+++ DATA EXTRACT +++
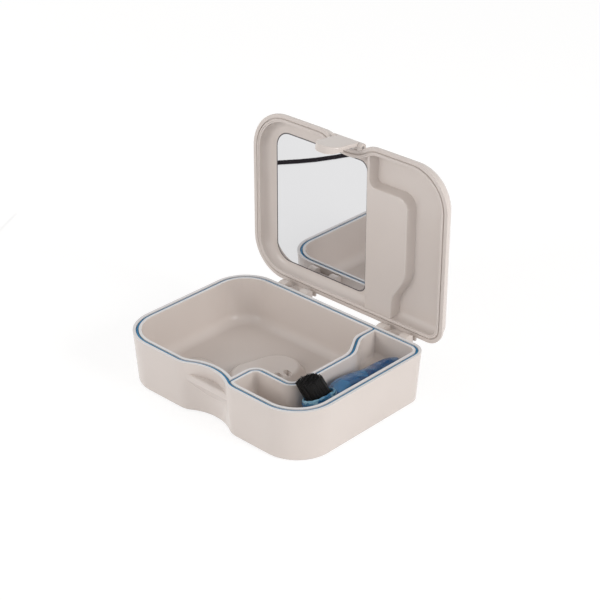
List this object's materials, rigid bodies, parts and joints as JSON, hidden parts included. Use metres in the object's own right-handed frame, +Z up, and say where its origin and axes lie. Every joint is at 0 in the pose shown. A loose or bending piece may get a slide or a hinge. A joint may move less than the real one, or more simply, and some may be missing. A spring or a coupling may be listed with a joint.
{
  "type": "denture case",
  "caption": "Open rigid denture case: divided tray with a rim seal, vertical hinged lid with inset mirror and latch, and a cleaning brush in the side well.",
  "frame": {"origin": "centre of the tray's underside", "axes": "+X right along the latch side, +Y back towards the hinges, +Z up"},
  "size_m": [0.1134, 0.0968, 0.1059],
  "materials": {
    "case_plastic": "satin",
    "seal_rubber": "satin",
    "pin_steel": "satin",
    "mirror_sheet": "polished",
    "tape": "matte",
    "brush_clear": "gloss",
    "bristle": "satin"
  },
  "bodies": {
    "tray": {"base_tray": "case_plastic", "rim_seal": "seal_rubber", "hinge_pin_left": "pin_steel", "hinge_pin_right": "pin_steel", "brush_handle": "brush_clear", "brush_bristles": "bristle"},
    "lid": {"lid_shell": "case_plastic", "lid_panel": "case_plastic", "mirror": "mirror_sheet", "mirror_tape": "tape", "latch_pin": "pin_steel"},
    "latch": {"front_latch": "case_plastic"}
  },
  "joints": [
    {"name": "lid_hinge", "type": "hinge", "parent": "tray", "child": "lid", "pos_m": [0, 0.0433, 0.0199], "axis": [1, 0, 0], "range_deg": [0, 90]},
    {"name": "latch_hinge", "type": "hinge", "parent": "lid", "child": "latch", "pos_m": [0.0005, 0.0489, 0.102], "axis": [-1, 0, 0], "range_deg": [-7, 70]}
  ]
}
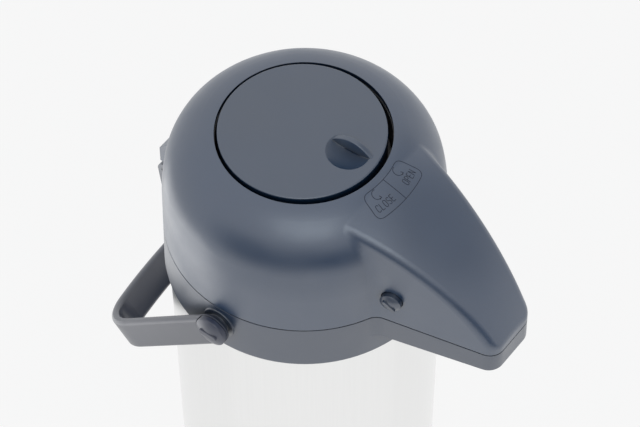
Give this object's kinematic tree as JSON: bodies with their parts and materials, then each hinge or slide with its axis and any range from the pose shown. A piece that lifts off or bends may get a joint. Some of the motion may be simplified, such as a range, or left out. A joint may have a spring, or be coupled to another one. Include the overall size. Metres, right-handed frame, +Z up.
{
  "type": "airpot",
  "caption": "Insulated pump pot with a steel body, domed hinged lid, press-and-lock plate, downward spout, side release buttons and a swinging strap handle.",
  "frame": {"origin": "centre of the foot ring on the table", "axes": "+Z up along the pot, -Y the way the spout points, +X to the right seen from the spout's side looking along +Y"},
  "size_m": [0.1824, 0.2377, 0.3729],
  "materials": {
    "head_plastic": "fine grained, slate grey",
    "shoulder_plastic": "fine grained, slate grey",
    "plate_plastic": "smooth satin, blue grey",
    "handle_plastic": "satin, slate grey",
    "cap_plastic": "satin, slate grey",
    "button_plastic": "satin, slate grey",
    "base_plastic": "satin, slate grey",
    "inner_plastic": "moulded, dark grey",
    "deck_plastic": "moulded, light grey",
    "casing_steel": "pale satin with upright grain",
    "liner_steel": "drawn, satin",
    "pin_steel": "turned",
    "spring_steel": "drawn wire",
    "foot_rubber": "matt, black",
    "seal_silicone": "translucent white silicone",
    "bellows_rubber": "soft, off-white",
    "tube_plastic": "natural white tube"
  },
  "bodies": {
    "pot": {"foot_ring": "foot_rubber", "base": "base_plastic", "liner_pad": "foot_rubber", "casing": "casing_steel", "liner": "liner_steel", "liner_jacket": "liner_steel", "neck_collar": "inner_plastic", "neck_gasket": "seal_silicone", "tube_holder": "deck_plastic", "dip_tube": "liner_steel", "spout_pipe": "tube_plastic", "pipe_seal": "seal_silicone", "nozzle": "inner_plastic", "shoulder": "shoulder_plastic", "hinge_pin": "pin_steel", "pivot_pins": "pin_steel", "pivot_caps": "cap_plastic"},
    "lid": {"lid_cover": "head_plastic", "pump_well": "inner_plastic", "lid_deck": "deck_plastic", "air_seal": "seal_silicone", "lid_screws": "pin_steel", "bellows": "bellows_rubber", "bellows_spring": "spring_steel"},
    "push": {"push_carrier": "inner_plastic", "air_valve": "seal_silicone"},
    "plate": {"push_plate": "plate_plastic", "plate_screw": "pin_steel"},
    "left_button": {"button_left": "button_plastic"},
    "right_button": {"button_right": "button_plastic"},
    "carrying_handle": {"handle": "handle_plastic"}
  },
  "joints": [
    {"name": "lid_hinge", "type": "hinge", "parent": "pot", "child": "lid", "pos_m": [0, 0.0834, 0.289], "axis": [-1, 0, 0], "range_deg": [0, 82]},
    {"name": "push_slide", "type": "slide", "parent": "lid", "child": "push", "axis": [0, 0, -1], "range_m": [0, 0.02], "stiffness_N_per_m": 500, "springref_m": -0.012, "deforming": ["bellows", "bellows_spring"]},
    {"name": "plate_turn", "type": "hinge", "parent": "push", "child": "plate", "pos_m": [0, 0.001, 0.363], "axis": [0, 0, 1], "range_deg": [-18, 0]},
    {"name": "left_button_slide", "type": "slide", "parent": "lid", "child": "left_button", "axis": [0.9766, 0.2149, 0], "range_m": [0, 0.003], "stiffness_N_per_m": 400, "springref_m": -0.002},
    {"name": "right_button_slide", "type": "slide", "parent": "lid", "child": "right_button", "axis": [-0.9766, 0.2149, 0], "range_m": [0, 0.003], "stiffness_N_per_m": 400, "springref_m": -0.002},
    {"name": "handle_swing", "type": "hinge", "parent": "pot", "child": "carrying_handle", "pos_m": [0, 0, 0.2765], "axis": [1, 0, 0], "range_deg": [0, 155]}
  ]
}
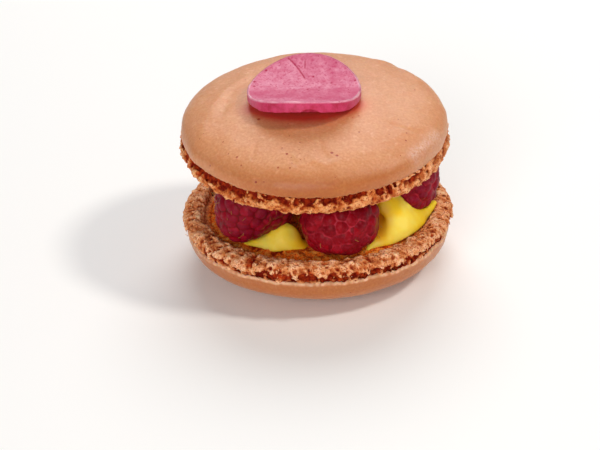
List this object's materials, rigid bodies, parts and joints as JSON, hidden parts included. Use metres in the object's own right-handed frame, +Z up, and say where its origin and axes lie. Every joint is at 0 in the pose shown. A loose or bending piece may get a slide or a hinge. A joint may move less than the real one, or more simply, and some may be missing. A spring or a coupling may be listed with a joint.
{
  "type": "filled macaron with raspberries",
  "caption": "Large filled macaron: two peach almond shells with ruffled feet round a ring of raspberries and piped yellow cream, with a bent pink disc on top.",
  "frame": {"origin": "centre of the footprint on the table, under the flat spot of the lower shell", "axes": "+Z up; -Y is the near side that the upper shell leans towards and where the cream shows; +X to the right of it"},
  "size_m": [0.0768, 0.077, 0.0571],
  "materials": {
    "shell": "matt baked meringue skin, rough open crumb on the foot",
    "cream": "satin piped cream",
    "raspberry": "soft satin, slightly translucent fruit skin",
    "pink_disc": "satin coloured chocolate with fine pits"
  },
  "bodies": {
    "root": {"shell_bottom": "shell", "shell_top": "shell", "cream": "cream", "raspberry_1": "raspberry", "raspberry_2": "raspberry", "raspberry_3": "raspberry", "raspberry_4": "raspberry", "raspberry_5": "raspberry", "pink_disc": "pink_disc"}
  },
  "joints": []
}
+++
Write out each line of the data above again, exactly as given.

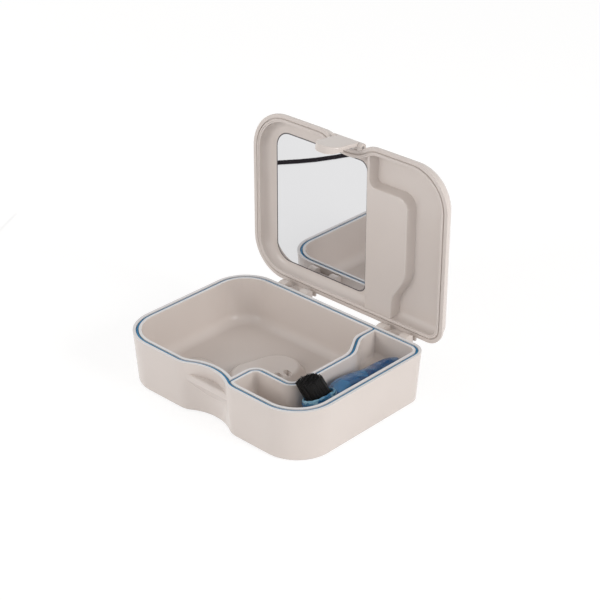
List this object's materials, rigid bodies, parts and joints as JSON, hidden parts included. Use metres in the object's own right-handed frame, +Z up, and say where its origin and axes lie. Every joint is at 0 in the pose shown. A loose or bending piece may get a slide or a hinge. A joint may move less than the real one, or more simply, and some may be missing. A spring or a coupling may be listed with a joint.
{
  "type": "denture case",
  "caption": "Open rigid denture case: divided tray with a rim seal, vertical hinged lid with inset mirror and latch, and a cleaning brush in the side well.",
  "frame": {"origin": "centre of the tray's underside", "axes": "+X right along the latch side, +Y back towards the hinges, +Z up"},
  "size_m": [0.1134, 0.0968, 0.1059],
  "materials": {
    "case_plastic": "satin",
    "seal_rubber": "satin",
    "pin_steel": "satin",
    "mirror_sheet": "polished",
    "tape": "matte",
    "brush_clear": "gloss",
    "bristle": "satin"
  },
  "bodies": {
    "tray": {"base_tray": "case_plastic", "rim_seal": "seal_rubber", "hinge_pin_left": "pin_steel", "hinge_pin_right": "pin_steel", "brush_handle": "brush_clear", "brush_bristles": "bristle"},
    "lid": {"lid_shell": "case_plastic", "lid_panel": "case_plastic", "mirror": "mirror_sheet", "mirror_tape": "tape", "latch_pin": "pin_steel"},
    "latch": {"front_latch": "case_plastic"}
  },
  "joints": [
    {"name": "lid_hinge", "type": "hinge", "parent": "tray", "child": "lid", "pos_m": [0, 0.0433, 0.0199], "axis": [1, 0, 0], "range_deg": [0, 90]},
    {"name": "latch_hinge", "type": "hinge", "parent": "lid", "child": "latch", "pos_m": [0.0005, 0.0489, 0.102], "axis": [-1, 0, 0], "range_deg": [-7, 70]}
  ]
}
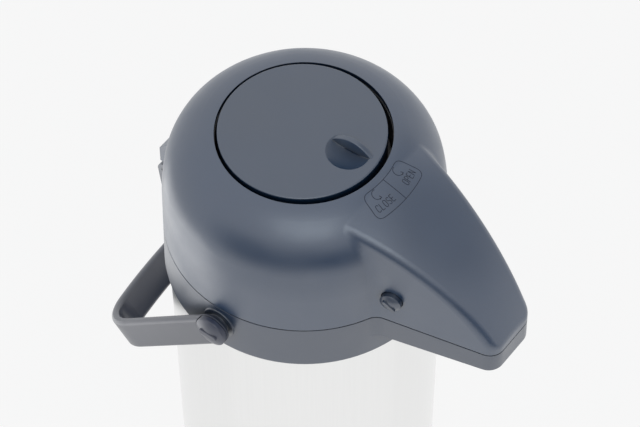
Give this object's kinematic tree as JSON: bodies with their parts and materials, then each hinge or slide with its axis and any range from the pose shown. A piece that lifts off or bends may get a joint. Some of the motion may be simplified, such as a range, or left out. A joint may have a spring, or be coupled to another one. Include the overall size. Metres, right-handed frame, +Z up.
{
  "type": "airpot",
  "caption": "Insulated pump pot with a steel body, domed hinged lid, press-and-lock plate, downward spout, side release buttons and a swinging strap handle.",
  "frame": {"origin": "centre of the foot ring on the table", "axes": "+Z up along the pot, -Y the way the spout points, +X to the right seen from the spout's side looking along +Y"},
  "size_m": [0.1824, 0.2377, 0.3729],
  "materials": {
    "head_plastic": "fine grained, slate grey",
    "shoulder_plastic": "fine grained, slate grey",
    "plate_plastic": "smooth satin, blue grey",
    "handle_plastic": "satin, slate grey",
    "cap_plastic": "satin, slate grey",
    "button_plastic": "satin, slate grey",
    "base_plastic": "satin, slate grey",
    "inner_plastic": "moulded, dark grey",
    "deck_plastic": "moulded, light grey",
    "casing_steel": "pale satin with upright grain",
    "liner_steel": "drawn, satin",
    "pin_steel": "turned",
    "spring_steel": "drawn wire",
    "foot_rubber": "matt, black",
    "seal_silicone": "translucent white silicone",
    "bellows_rubber": "soft, off-white",
    "tube_plastic": "natural white tube"
  },
  "bodies": {
    "pot": {"foot_ring": "foot_rubber", "base": "base_plastic", "liner_pad": "foot_rubber", "casing": "casing_steel", "liner": "liner_steel", "liner_jacket": "liner_steel", "neck_collar": "inner_plastic", "neck_gasket": "seal_silicone", "tube_holder": "deck_plastic", "dip_tube": "liner_steel", "spout_pipe": "tube_plastic", "pipe_seal": "seal_silicone", "nozzle": "inner_plastic", "shoulder": "shoulder_plastic", "hinge_pin": "pin_steel", "pivot_pins": "pin_steel", "pivot_caps": "cap_plastic"},
    "lid": {"lid_cover": "head_plastic", "pump_well": "inner_plastic", "lid_deck": "deck_plastic", "air_seal": "seal_silicone", "lid_screws": "pin_steel", "bellows": "bellows_rubber", "bellows_spring": "spring_steel"},
    "push": {"push_carrier": "inner_plastic", "air_valve": "seal_silicone"},
    "plate": {"push_plate": "plate_plastic", "plate_screw": "pin_steel"},
    "left_button": {"button_left": "button_plastic"},
    "right_button": {"button_right": "button_plastic"},
    "carrying_handle": {"handle": "handle_plastic"}
  },
  "joints": [
    {"name": "lid_hinge", "type": "hinge", "parent": "pot", "child": "lid", "pos_m": [0, 0.0834, 0.289], "axis": [-1, 0, 0], "range_deg": [0, 82]},
    {"name": "push_slide", "type": "slide", "parent": "lid", "child": "push", "axis": [0, 0, -1], "range_m": [0, 0.02], "stiffness_N_per_m": 500, "springref_m": -0.012, "deforming": ["bellows", "bellows_spring"]},
    {"name": "plate_turn", "type": "hinge", "parent": "push", "child": "plate", "pos_m": [0, 0.001, 0.363], "axis": [0, 0, 1], "range_deg": [-18, 0]},
    {"name": "left_button_slide", "type": "slide", "parent": "lid", "child": "left_button", "axis": [0.9766, 0.2149, 0], "range_m": [0, 0.003], "stiffness_N_per_m": 400, "springref_m": -0.002},
    {"name": "right_button_slide", "type": "slide", "parent": "lid", "child": "right_button", "axis": [-0.9766, 0.2149, 0], "range_m": [0, 0.003], "stiffness_N_per_m": 400, "springref_m": -0.002},
    {"name": "handle_swing", "type": "hinge", "parent": "pot", "child": "carrying_handle", "pos_m": [0, 0, 0.2765], "axis": [1, 0, 0], "range_deg": [0, 155]}
  ]
}
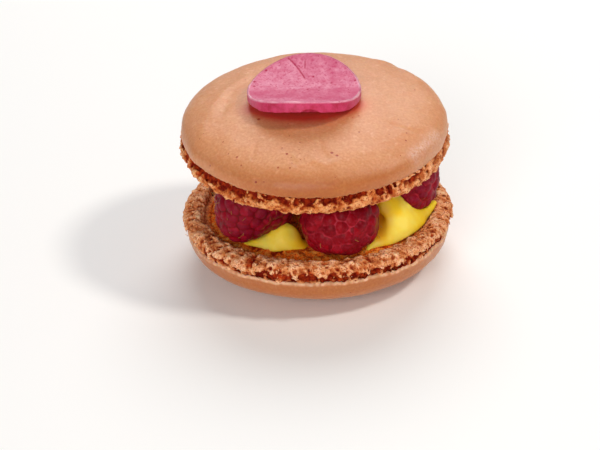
List this object's materials, rigid bodies, parts and joints as JSON, hidden parts included. Use metres in the object's own right-handed frame, +Z up, and say where its origin and axes lie. Every joint is at 0 in the pose shown. A loose or bending piece may get a slide or a hinge. A joint may move less than the real one, or more simply, and some may be missing. A spring or a coupling may be listed with a joint.
{
  "type": "filled macaron with raspberries",
  "caption": "Large filled macaron: two peach almond shells with ruffled feet round a ring of raspberries and piped yellow cream, with a bent pink disc on top.",
  "frame": {"origin": "centre of the footprint on the table, under the flat spot of the lower shell", "axes": "+Z up; -Y is the near side that the upper shell leans towards and where the cream shows; +X to the right of it"},
  "size_m": [0.0768, 0.077, 0.0571],
  "materials": {
    "shell": "matt baked meringue skin, rough open crumb on the foot",
    "cream": "satin piped cream",
    "raspberry": "soft satin, slightly translucent fruit skin",
    "pink_disc": "satin coloured chocolate with fine pits"
  },
  "bodies": {
    "root": {"shell_bottom": "shell", "shell_top": "shell", "cream": "cream", "raspberry_1": "raspberry", "raspberry_2": "raspberry", "raspberry_3": "raspberry", "raspberry_4": "raspberry", "raspberry_5": "raspberry", "pink_disc": "pink_disc"}
  },
  "joints": []
}